Whether we like it or not, the world is full of caste systems. The Monopoly board evokes the one controlling the prices we all pay for our homes. We love to watch sports teams and individuals climb or slip down league tables that define whether they are worth coverage by major media. Actors and producers know how big a financial difference there is between a show being on- and off-Broadway. Talk to any coffee buff and they’ll tell you that Robusta beans with their bitter, high-caffeine content, are, to put it politely, second class. Chefs, in my experience, are rarely reticent about what they consider to be ‘shit’ ingredients, and why they – and their customers – pay premium prices for stuff that one might class as higher-caste.
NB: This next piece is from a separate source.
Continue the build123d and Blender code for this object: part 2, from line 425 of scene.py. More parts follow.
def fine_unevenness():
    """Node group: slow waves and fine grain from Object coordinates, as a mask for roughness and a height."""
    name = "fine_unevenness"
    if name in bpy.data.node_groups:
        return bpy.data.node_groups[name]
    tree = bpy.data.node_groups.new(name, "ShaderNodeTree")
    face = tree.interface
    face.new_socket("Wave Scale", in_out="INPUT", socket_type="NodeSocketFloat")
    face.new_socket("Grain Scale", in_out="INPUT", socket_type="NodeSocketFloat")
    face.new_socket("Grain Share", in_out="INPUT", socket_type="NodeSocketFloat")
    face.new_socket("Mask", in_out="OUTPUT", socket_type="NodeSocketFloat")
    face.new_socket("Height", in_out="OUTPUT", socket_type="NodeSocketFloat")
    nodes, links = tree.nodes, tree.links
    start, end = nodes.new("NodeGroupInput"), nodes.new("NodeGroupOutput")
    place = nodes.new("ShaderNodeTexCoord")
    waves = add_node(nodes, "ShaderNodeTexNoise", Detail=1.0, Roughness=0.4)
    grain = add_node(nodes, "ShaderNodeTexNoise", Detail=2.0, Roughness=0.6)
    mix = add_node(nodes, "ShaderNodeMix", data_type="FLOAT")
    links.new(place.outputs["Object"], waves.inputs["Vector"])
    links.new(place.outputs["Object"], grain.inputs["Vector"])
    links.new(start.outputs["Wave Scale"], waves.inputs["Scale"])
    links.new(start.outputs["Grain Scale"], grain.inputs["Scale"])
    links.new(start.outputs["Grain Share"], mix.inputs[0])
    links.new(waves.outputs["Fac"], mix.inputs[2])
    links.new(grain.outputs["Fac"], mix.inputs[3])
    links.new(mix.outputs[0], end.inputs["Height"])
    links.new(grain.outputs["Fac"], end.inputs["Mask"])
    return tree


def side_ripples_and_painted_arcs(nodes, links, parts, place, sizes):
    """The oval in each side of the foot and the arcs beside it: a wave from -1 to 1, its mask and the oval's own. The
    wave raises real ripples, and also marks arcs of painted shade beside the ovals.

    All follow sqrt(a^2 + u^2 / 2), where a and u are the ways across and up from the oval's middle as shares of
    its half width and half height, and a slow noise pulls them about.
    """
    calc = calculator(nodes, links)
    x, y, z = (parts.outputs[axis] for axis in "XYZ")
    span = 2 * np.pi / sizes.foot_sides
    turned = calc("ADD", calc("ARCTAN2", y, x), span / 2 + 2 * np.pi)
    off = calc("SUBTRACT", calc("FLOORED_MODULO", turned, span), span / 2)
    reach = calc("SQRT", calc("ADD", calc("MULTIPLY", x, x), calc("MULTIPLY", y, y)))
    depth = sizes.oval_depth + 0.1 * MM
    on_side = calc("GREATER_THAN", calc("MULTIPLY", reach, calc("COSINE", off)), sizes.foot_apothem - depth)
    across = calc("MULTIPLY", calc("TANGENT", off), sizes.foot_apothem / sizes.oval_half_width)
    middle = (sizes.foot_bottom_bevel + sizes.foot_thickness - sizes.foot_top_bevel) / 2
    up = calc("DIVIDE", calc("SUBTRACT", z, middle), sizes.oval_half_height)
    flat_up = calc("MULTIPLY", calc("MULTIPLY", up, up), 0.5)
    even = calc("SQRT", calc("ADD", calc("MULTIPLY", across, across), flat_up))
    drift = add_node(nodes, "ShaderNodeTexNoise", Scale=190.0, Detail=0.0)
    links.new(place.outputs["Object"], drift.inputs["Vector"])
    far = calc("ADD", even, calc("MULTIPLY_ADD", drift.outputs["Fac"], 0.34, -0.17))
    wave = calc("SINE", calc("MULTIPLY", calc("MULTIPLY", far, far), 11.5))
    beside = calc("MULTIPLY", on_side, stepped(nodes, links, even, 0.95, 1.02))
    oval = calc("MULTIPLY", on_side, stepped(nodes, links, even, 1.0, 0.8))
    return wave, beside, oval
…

When those professional cooks are obliged to work with ingredients they don’t rate highly, they come up with ways to make the most of the strengths and compensate for the weaknesses. Tough cuts of meat are stewed slowly, quite possibly with a good dollop of wine and stock. Less flavoursome ones are helped along with other ingredients or herbs and spices. Some Robusta beans go into high quality blends; most end up as instant coffee.

And so to ‘lower-caste’ grapes, like Aligoté, Airen, Bourboulenc, Chasselas, Palomino, Rkatsiteli, Trebbiano and Carignan. Fans of esoteric wine will always delight in finding examples of these that, thanks to the peculiarities of the site where the vines were planted and/or the skills of the winemaker, taste extraordinary. Wines like Christophe Barbier’s ungrafted-old-vine pure Bourboulenc Terres Salées, and Leroy’s Aligoté. The praise these wines receive may encourage other producers to experiment with them. This will be not only very welcome in a homogenous world; it will provide valuable information as the effects of climate change accelerate.
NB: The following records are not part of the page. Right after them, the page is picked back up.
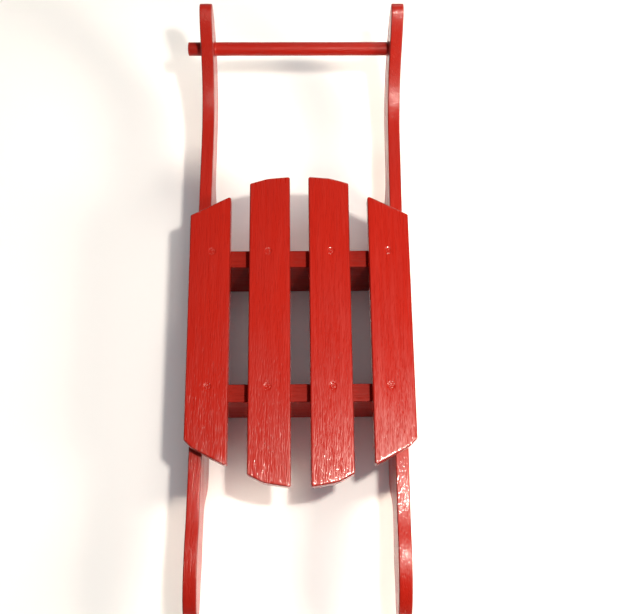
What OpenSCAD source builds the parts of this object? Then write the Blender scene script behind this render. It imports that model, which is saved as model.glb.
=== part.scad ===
// A slatted wooden sled: two shaped runner boards on edge, two cross braces between them,
// four seat slats on top and a round crossbar through the horns at the front.
// +X is the sled's right, +Y its front and +Z up. The origin is on the ground,
// midway between the runners and midway along them. All sizes are in millimetres.

/* [Runners] */
// Length of a runner, from its tail to the tip of its horn
runner_length = 838; // [780:1:1000]
// Thickness of a runner board
runner_thickness = 18; // [16:0.5:24]
// Depth of a runner ahead of the seat and behind it
neck_depth = 58; // [50:1:70]
// Length of the flat sole that the sled stands on
sole_length = 380; // [300:1:440]
// Length of the curve at each end of the sole
shoulder_length = 60; // [40:1:70]
// How far the horn reaches back from its tip
horn_reach = 179; // [150:1:210]
// Height of the horn's tip above the runner's straight top
horn_height = 96; // [70:1:120]
// Rounding of the horn's tip
tip_round = 15; // [8:1:22]
// Length of the raised tail
tail_length = 143; // [120:1:165]
// How far the tail rises above the runner's straight top
tail_rise = 6.5; // [0:0.5:12]
// How far the runners' outer faces stand in from the seat's edges at mid length
runner_inset = 7.5; // [4:0.5:20]
// Angle at which the runners stand out of square with the seat, their horns to the right
runner_skew = 0.7; // [-1:0.05:1]

/* [Seat] */
// Width over the outer slats
seat_width = 305; // [280:1:370]
// Length of the seat at its middle
seat_length = 437; // [400:1:520]
// How far the seat's middle lies behind the runners' middle
seat_setback = 38; // [20:1:50]
// Width of a slat
slat_width = 57; // [45:0.5:66]
// Thickness of a slat
slat_thickness = 19; // [15:0.5:25]
// How far an inner slat's front end falls back towards its outer corner
front_inner_drop = 10.5; // [2:0.5:20]
// How far back an outer slat's front end starts
front_outer_start = 29.5; // [21:0.5:40]
// How far back an outer slat's front end finishes
front_outer_drop = 58.5; // [42:0.5:75]
// How far an inner slat's rear end falls forward towards its outer corner
rear_inner_drop = 17; // [8:0.5:24]
// How far forward an outer slat's rear end starts
rear_outer_start = 27; // [25:0.5:36]
// How far forward an outer slat's rear end finishes
rear_outer_drop = 52; // [38:0.5:60]
// Cut across an outer slat's rear outside corner
rear_corner_cut = 10; // [5:0.5:14]
// Rounding of the slats' corners
corner_round = 3; // [1:0.5:4]

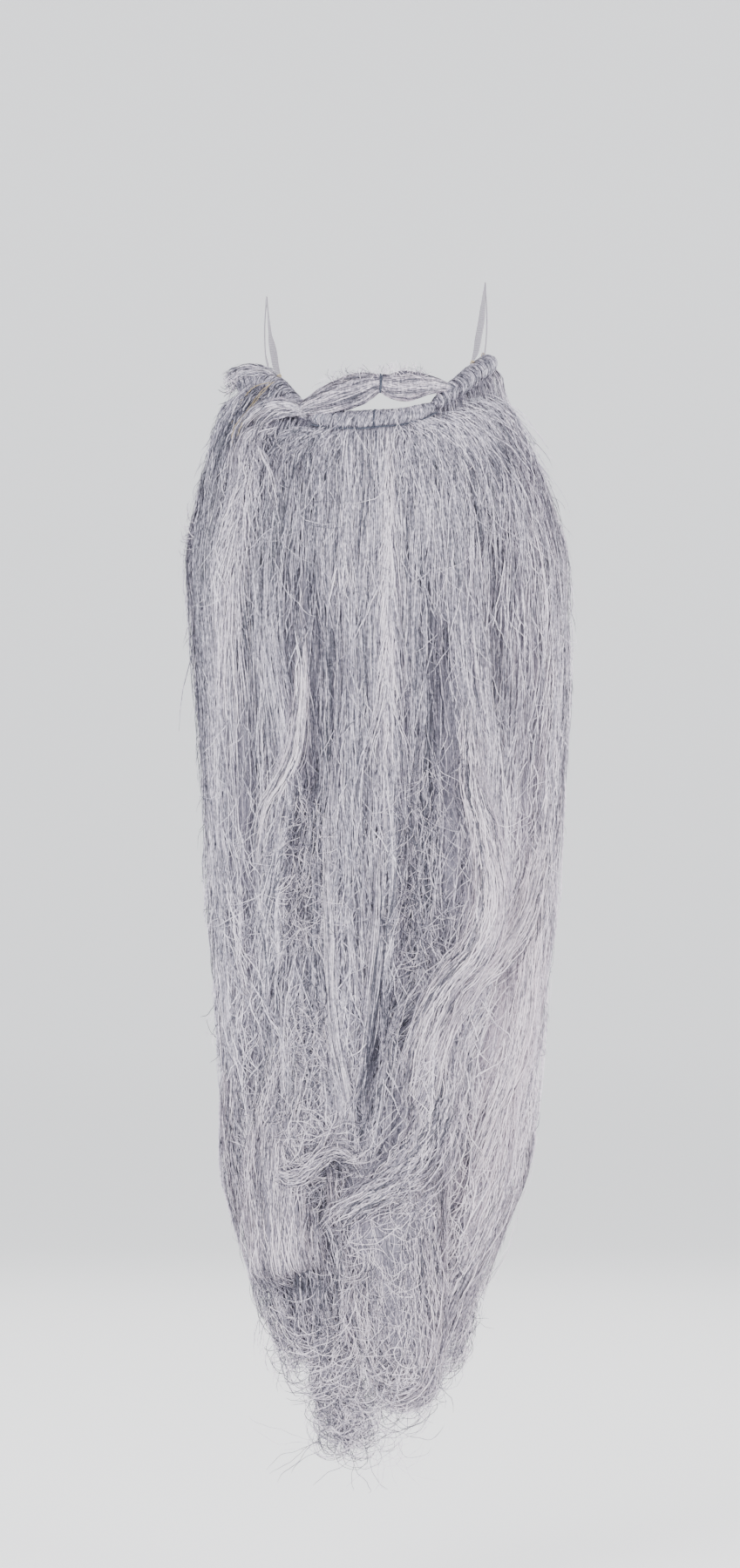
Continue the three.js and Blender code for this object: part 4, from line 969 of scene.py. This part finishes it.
# Loose hairs: count, px, py, rx, ry, shortest and longest in mm, heading, scatter, turn from and to,
# lift from and to, width, light and whether they turn both ways. Heading 0 is straight down and 90 is
# to the right of the picture, and the turn is in radians a mm.
CURLS = [
    # webs of hair across the hollows
    (230, 350, 960, 28, 56, 8, 24, 0, 0.8, 0.02, 0.06, 0, 4, 0.3, 0.05, 1),
    (190, 350, 1050, 28, 44, 8, 24, 0, 0.8, 0.02, 0.06, 0, 4, 0.3, -0.05, 1),
    (260, 353, 1190, 28, 64, 8, 24, 0, 0.9, 0.02, 0.06, 0, 4, 0.3, 0.05, 1),
    (230, 478, 1060, 28, 58, 8, 24, 0, 0.8, 0.02, 0.06, 0, 4, 0.3, -0.05, 1),
    (190, 478, 930, 30, 64, 8, 24, 0, 0.6, 0.02, 0.06, 0, 4, 0.3, -0.05, 1),
    (130, 330, 1290, 40, 30, 10, 30, 0, 1.2, 0.04, 0.1, 0, 4, 0.36, 0.05, 1),
    (160, 440, 1360, 60, 24, 12, 32, -60, 0.5, 0, 0.05, 4, 9, 0.36, 0.05, 1),
    (260, 350, 1325, 52, 42, 15, 45, 0, 1.3, 0.03, 0.09, 2, 8, 0.4, 0.08, 1),
    (200, 445, 1420, 60, 60, 15, 45, 0, 1, 0.02, 0.06, 3, 9, 0.4, 0.06, 1),
    # the ends
    (360, 397, 1626, 20, 36, 20, 60, 0, 1.4, 0.08, 0.15, -8, 6, 0.4, 0.05, 1),
    (300, 380, 1560, 20, 50, 14, 36, 0, 1, 0.04, 0.1, 0, 10, 0.4, 0.05, 1),
    (420, 440, 1510, 52, 80, 10, 34, 0, 0.6, 0, 0.07, 6, 15, 0.34, 0.05, 1),
    (200, 500, 1440, 52, 90, 12, 32, -12, 0.5, 0, 0.06, 2, 9, 0.34, 0.05, 1),
    (300, 462, 1585, 33, 24, 15, 45, 0, 1.4, 0.06, 0.12, 0, 13, 0.4, 0.08, 1),
    (120, 318, 1510, 14, 34, 20, 45, 0, 0.4, 0.01, 0.05, -12, 0, 0.4, 0.05, 0),
    (90, 340, 1550, 12, 16, 15, 35, 0, 0.9, 0.05, 0.11, -12, 0, 0.4, 0.05, 1),
    (80, 536, 1474, 9, 20, 35, 60, 0, 0.15, -0.035, -0.01, -10, 0, 0.4, 0.05, 0),
    (70, 530, 1545, 8, 20, 25, 50, 0, 0.4, -0.11, -0.06, -10, 0, 0.4, 0.05, 0),
    (40, 436, 1648, 32, 12, 25, 60, 0, 1.2, 0.05, 0.11, -8, 4, 0.34, 0.05, 1),
    (9, 494, 1612, 8, 5, 60, 100, 10, 0.2, -0.05, -0.04, -6, 4, 0.34, 0.05, 0),
    (7, 372, 1655, 6, 6, 30, 60, -70, 0.3, 0, 0.02, -6, 4, 0.34, 0.05, 1),
    (10, 430, 1668, 30, 6, 25, 45, 0, 0.4, 0, 0.03, -6, 4, 0.34, 0.05, 1),
    # loose hair at the right edge, and the tab's ragged end
    (30, 222, 612, 5, 18, 8, 22, -50, 0.8, 0.05, 0.14, -5, 4, 0.4, 0.05, 1),
    (50, 263, 431, 5, 8, 5, 11, -90, 0.9, 0.05, 0.2, -8, 2, 0.4, 0.05, 1),
    (16, 247, 1160, 4, 50, 8, 18, -30, 0.9, 0.05, 0.14, -5, 4, 0.4, 0.05, 1),
    # fuzz over the moustache
    (110, 405, 434, 34, 6, 4, 12, -150, 0.7, 0.05, 0.2, -4, 3, 0.3, 0.05, 1),
    (110, 462, 430, 28, 5, 4, 12, 150, 0.7, 0.05, 0.2, -4, 3, 0.3, 0.05, 1),
]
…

But those pure, single-varietal wines will always be marginal. Chardonnay and Sauvignon drinkers will never switch en masse to Aligoté or Bourboulenc.

What might happen – far more interestingly in my opinion – is that they discover and fall in love with exciting, distinctive blends combining wines of various castes. I’ve enjoyed some delicious Meunier but would never suggest that it’s as ‘fine’ as Pinot Noir. Yet it still makes an invaluable contribution to Krug. I could make a similar point about Petit Verdot, and obstinately believe that Merlot and Grenache are – with exceptions – better in blends than as soloists.

Some of the most exciting wines I’ve enjoyed in recent times have been field-blends like Phil Reedman MW’s Antiquarian, produced in Australia’s Riverland using lower-caste grapes such as Muscadelle and Colombard, along with the more aristocratic Chenin Blanc and Semillon. In my ideal world, there would be far more encouragement for wines like this, including co-ferments of red and white. As Reedman says, “variety is the best variety.”

Calling any grape ‘shit’ isn’t very helpful, but nor is suggesting that a triangle or a timpani is as fine an instrument as a piano or a violin. Both have their essential roles in the orchestra, but neither is very likely to get many of its own concertos.

And, as for Shaun Hill’s trout dish, all you need is a wok with a lid, one of those vegetable steamers that unfolds, a bit of aluminium foil, some lapsang souchong tea and demerara sugar. Put the tea and sugar on the foil beneath the steamer on which you lay the oiled fish. Pop on the lid and cook over a high heat for around 10 minutes. 

Even the Ulstermen reluctantly agreed that it did wonders for the fish… A bit like adding cassis to Aligoté.